De la misma manera que no hay una sola interpretación o historia cierta acerca de la francesinha, con A Regaleira cerrada tampoco es posible determinar un solo restaurante que nos garantice una receta original o una preparación sobresaliente de este plato.

Francesinha.

De hecho, dado que la idea inicial parece más bien un intento de aprovechar las sobras que una combinación de sabores estudiada por un comité de gourmets, tampoco es raro ver cómo las fórmulas de la francesinha quitan y añaden ingredientes al antojo de… de alguna voluntad desconocida. Las hay con setas, con un camarón pinchado en el huevo, con verduras, con más o menos carne o hasta con bacalao. Esta última, habida cuenta del –inha como superlativo de redundancia, más bien debería ser la oportinha.
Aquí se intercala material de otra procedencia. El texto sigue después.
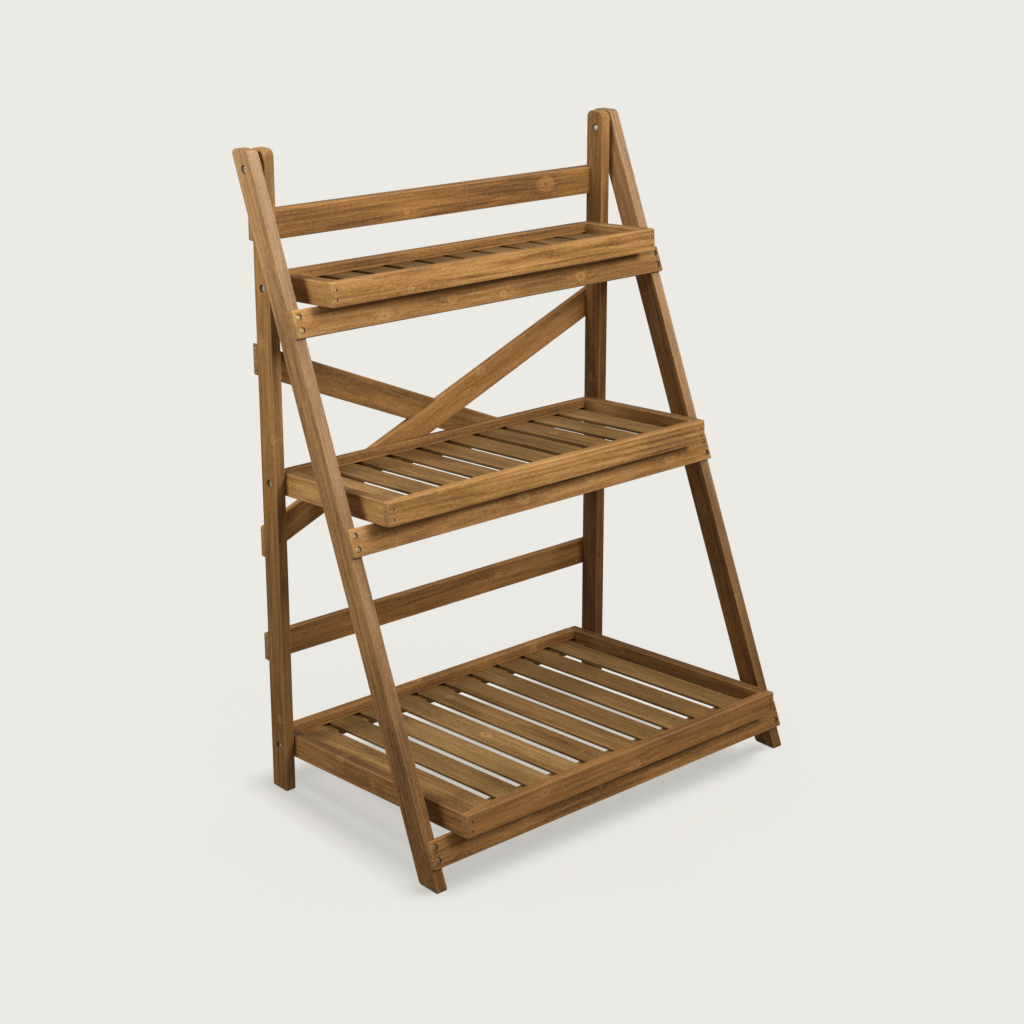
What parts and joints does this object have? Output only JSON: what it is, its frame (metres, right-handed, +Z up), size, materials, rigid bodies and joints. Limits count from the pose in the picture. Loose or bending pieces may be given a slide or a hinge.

La francesinha es un mito viviente de la ciudad. Sus múltiples historias, sus diversas preparaciones, su expansión por el resto del país… no hacen más que agrandarlo. Incluso las discusiones que genera unifican a quienes se enfrentan, ya que solo hay un aspecto en que los habituales comedores se ponen de acuerdo: en que no hay una igual y en que su favorita siempre es la mejor.

De la misma manera que un foráneo no podrá entender que alguien discuta cuáles son las mejores patatas bravas o que haya un buen bocata de calamares en Madrid, tampoco parece que tenga mucho sentido intentar entender, más allá del enorme bombo que se le da, lo que la francesinha supone para un portuense.

Lo que está claro es que no podemos apropiarnos de ella. Elevar este plato a una categoría gastronómica que lo desnaturaliza solo es alienarlo y arrebatarle su verdadera condición popular, que es la de satisfacer los apetitos más indómitos del portugués y unificar a los portuenses en el reconfortante desamparo de los fríos y húmedos snack-bars ubicados en las orillas del Duero. Si lo que queremos es una exquisitez, Portugal tiene suficientes opciones; no hace falta adulterar la francesinha.